More than ever food has come to define class and status in our society. If you can afford the pricey, supposedly healthier meal, then you must be quite comfortable. What if the chef making the luscious food turned on the customer? That’s the premise of “The Menu,” the most recent jab at the elite but served with a refined style that combines shock with subtly. Like many effective satires about class, it’s a dark comedy of manners. You can come from any background but can be instantly assessed, or judged, on how you treat someone else. Director Mark Mylod brings together an ensemble that also engages in how well put together it is, with faces and personas that all capture a little something about those silent borders in society. 

The setting is the very fantasy of those who obsessively indulge in fine dining. Hawthorne is a restaurant with its own island in the Pacific Northwest. It is headed by world famous chef Julian Slowik (Ralph Fiennes), who runs his kitchen like a well-oiled militia, complete with militaristic commands. His guests tonight are an exclusive ensemble of elites who have each paid $1,250 for the privilege of tasting Julian’s creations. At the tables we meet super fan Tyler (Nicholas Hoult) and his date, Margot (Anya Taylor-Joy). In another corner there’s a snobby food critic, Lillian (Janet McTeer), a vain action movie star past his prime (John Leguizamo) and some arrogant tech entrepreneurs, Bryce (Rob Yang), Soren (Arturo Castro) and Dave (Mark St. Cyr). They are all expecting quite the feast from Julian and instead, are served dishes minimalist but expressive, which say something about the chef, but even more about their parasitic existence.

“I think one of the things that drew us all to the project was that lovely mashup of tones. It’s quite a small target to hit,” Mylod tells Entertainment Voice. “It was perhaps less about what we were actually saying and more about us all tuning in by osmosis, perhaps unconsciously to get on the same level. I think it’s a Sydney Pollack quote about everybody making the same movie, so that by the time we were on set, we all tuned in together and we continued to do so with the huge benefit of shooting the film almost entirely chronologically.” The flow of “The Menu” does feel convincingly like a surreal dinner with its beginning and closing stages, but designed as a microcosm of society’s more privileged sectors. Like Luis Bunuel’s “The Exterminating Angel” or Peter Greenaway’s “The Cook, the Thief, His Wife & Her Lover,” the restaurant or dinner tables are channels for obsessions and social codes. The production design is brilliant because it evokes both purgatory and the sort of low-lit, high-end establishment associated with major restaurants. The décor is the perks of access staring the guests in the face, yet by now they have no sense of self. The tech bros are astonished when the maître d’, Elsa (Hong Chau), rejects their demands, such as wanting bread when it isn’t offered on tonight’s menu. It’s almost an affront that nobody dares follow the house rules.

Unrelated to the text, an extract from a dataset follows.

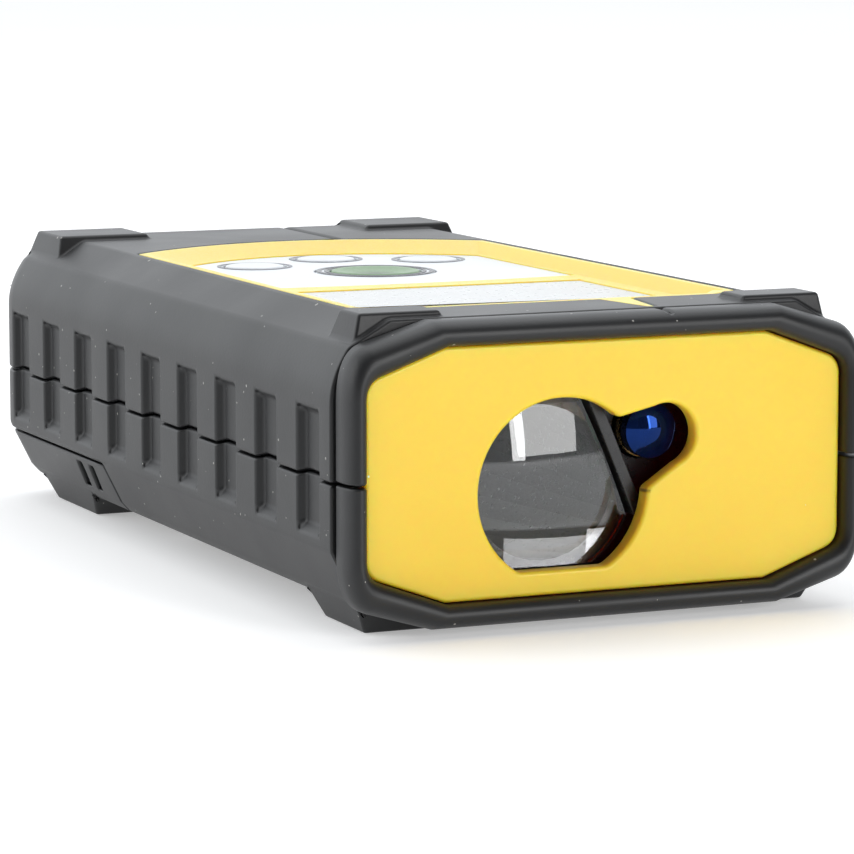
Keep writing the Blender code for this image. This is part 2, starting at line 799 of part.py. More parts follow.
def make_key(key, mat, dish):
    """Push key with a retaining flange under the top frame and a dished top."""
    name, x, y, radius = key
    low, high = FLANGE_Z
    profile = (
        (0.0, low), (radius + FLANGE_EXTRA, low), (radius + FLANGE_EXTRA, high), (radius, high),
        (radius, KEY_TOP - KEY_EDGE), (radius - KEY_EDGE, KEY_TOP), (radius * 0.5, KEY_TOP - dish * 0.75),
        (0.0, KEY_TOP - dish),
    )
    origin = (x, lie(y), low)
    return add_object(turned(profile, (x, lie(y), 0.0), steps=32), name, mat, origin, smooth=True)


def make_switch(key, mat):
    name, x, y, _ = key
    low = BOARD_Z[1] + PART_GAP
    radius, height = SWITCH
    profile = (
        (0.0, low), (radius, low), (radius, low + height), (PLUNGER_R, low + height),
        (PLUNGER_R, PLUNGER_TOP), (0.0, PLUNGER_TOP),
    )
    return add_object(turned(profile, (x, lie(y), 0.0), steps=16), f"{name}_switch", mat, smooth=True)


# ---- optics --------------------------------------------------------------


def lens_chord(start, width, half_length):
    """Corners of a bar across the large lens, on the side that faces the laser."""
    along, across = laser_directions()
    near = Vector((LENS_X, LENS_Z)) + along * start
    far = near + along * width
    reach = across * half_length
    return [tuple(point) for point in (near - reach, far - reach, far + reach, near + reach)]


def make_receiver_lens(mat):
    """Large receiver lens, domed at the front and cut flat below and beside the laser."""
    profile = [(0.0, -LENS_BULGE)]
    for i in range(1, DOME_STEPS + 1):
        t = i / DOME_STEPS
        profile.append((LENS_R * t, -LENS_BULGE + (LENS_BULGE + LENS_EDGE) * t * t))
    profile += [(LENS_R, LENS_BACK), (0.0, LENS_BACK)]
    centre = (LENS_X, lie(PANEL_THICK + LENS_SETBACK), rise(LENS_Z))
    obj = add_object(turned(profile, centre, "Y", 48), "receiver_lens", mat, smooth=True)
    foot = rise(LENS_FLAT_Z) - PART_GAP
    cut(obj, block(-BEYOND, BEYOND, -BEYOND, BEYOND, -BEYOND, foot), "lens_flat")
    cut(obj, upright(lens_chord(LENS_CHORD, BEYOND, BEYOND), -BEYOND, BEYOND), "lens_chord")
    return obj


def make_lens_retainer(mat):
    """Black bar that clamps the chord edge of the receiver lens."""
    bar = lens_chord(LENS_CHORD + PART_GAP, RETAINER_WIDTH, RETAINER_HALF)
    return add_object(upright(bar, *RETAINER_DEPTH), "lens_retainer", mat)


def make_laser_lens(mat):
    centre = (LASER_X, lie(PANEL_THICK + LASER_LENS_SETBACK), rise(LASER_Z))
    return add_object(turned(LASER_LENS_PROFILE, centre, "Y", 32), "laser_lens", mat, smooth=True)


def make_laser_module(mat):
    centre = (LASER_X, lie(0.0), rise(LASER_Z))
    return add_object(rod(LASER_TUBE_R, *LASER_TUBE, centre, "Y"), "laser_module", mat, smooth=True)


def make_optics_chassis(mat):
    """Block that holds both lenses, the laser and the receiver in line."""
    obj = add_object(block(*CHASSIS, *CHASSIS_Z), "optics_chassis", mat)
    start, end = CHASSIS[2] - PART_GAP, CHASSIS[3] + PART_GAP
    receiver = (LENS_X, lie(0.0), rise(LENS_Z))
    cut(obj, rod(TUNNEL_R, start, end, receiver, "Y", 32), "receiver_tunnel")
    laser = (LASER_X, lie(0.0), rise(LASER_Z))
    cut(obj, rod(LASER_TUBE_R + PART_GAP, start, end, laser, "Y"), "laser_tunnel")
    return obj


def make_receiver_board(mat):
    return add_object(block(*RECEIVER_BOARD, *RECEIVER_BOARD_Z), "receiver_board", mat)


def make_photodiode(mat):
    centre = (LENS_X, lie(0.0), rise(LENS_Z))
    return add_object(rod(PHOTODIODE_R, *PHOTODIODE, centre, "Y", 16), "photodiode", mat, smooth=True)


# ---- boards, battery bay and screws ---------------------------------------


def make_inner_frame(mat):
    """Hard plate under the main board, with a screw post at each corner."""
    low, high = CHASSIS_PLATE_Z
    obj = add_object(block(*FRAME_PLATE, low, high), "inner_frame", mat)
    for i, sign in enumerate((-1, 1)):
        middle = sign * SCREW_X
        arm = block(middle - FRAME_ARM_HALF, middle + FRAME_ARM_HALF, *FRAME_ARM, low, high)
        join(obj, arm, f"frame_arm_{i}")
    for i, (x, y) in enumerate(screw_places()):
        join(obj, rod(POST_R, POST_BASE, low + 0.5, (x, lie(y), 0.0), steps=20), f"post_{i}")
    for i, (x, y) in enumerate(screw_places()):
        hole = rod(SCREW_R + PART_GAP, 0.0, POST_HOLE_TOP, (x, lie(y), 0.0), steps=16)
        cut(obj, hole, f"post_hole_{i}")
    return obj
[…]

As the night progresses the plot’s layers unravel more of what’s really going on. Julian’s dishes are designed to evoke memories of his childhood or at times mock the notion of needing to dive into a massive, expensive meal. Tortillas are served depicting revelatory, even incriminating information or memories concerning the guests. Cooks from Julian’s kitchen become participants, including in one shocking act. Mylod continuously cuts to close ups of the served dishes, as if we were flipping through a fine dining magazine. The kind manners of the diners begin to slip away, revealing their true, unsavory selves. Naturally the tech guys are embezzling money and the older, established Richard (Reed Birney), is having an affair. Leguizamo’s movie star has brought along an aspiring actress he will never open a door for. “I love the political and social commentary of this film because I feel like it’s tapping into something that’s happening, especially in America, maybe across the world as well,” Leguizamo tells Entertainment Voice. “The disappearing middle class, and these billionaires who think they can control our democracies, control our social platforms, control us, and how they separate us and keep us out and go into their little special bubbles. I think it’s a great commentary on the privilege that’s happening in America, and entitlement and people creating an ‘us vs. them’ and I love them getting their punishment in this flick.”

Overlooking it all is Ralph Fiennes is another example of his capacity for intelligent, controlled performances. Julian keeps his rages bottled in, but they come out in what he places on the tables of the guests. He also captures well the idea of the chef as an artist, approaching the kitchen like a canvas, except here it’s for revenge as well. Exactly for what is something else Fiennes captures with wonderful subtly. He’s sick of serving the top brass, so he will slowly entrap them for the big finale. “Oh, what can I say about Ralph? He’s the most phenomenal actor, but the thing that’s interesting is he’s so talented that whatever he wants to transmute on screen, that will happen,” Anya Taylor-Joy tells Entertainment Voice. “So of course, as an audience member you will feel this formidable presence and this fear, whenever he’s there.” There is also a palpable vulnerability to Fiennes. He and Taylor-Joy’s Margot connect because she’s the one guest we sense doesn’t care to be here. She’s dragged along by the boorish Tyler, played by Nicholas Hoult with a more subdued version of the bratty guy he evokes so well in “The Great.” Julian sees in Margot someone he can secretly relate to, because they both live at the whim of the powerful. “All of our scenes together felt so warm and intimate even when we were being quite rude to each other, when the stakes were pretty high. I always just felt really comfortable with him and I felt like I had a very generous dance partner and that we were both enjoying that bizarre intimacy.”

Good satire has to be upfront without getting too on the nose. The point is to say something and “The Menu” targets not so much the idea of being rich, but how being rich affects our relations to each other as people. Julian knows that if he wasn’t a world renowned chef, none of these guests would be here. So before dropping the big finish to his masterpiece, he stuns them into consciousness in other ways, even in allowing one of his cooks to stab his leg as a reprimand for having come on to her at one point in her career. Later, the movie commits another act of rebellion when Julian is inspired to make that most proletarian of meals, a cheeseburger. It may be snarky, but “The Menu” is also elegantly entertaining. A body part or two will also be severed at some points. Class war can get quite bloody, and this movie serves plenty of it in measured doses, on hot and cold dishes.

The Menu” releases Nov. 18 in theaters nationwide.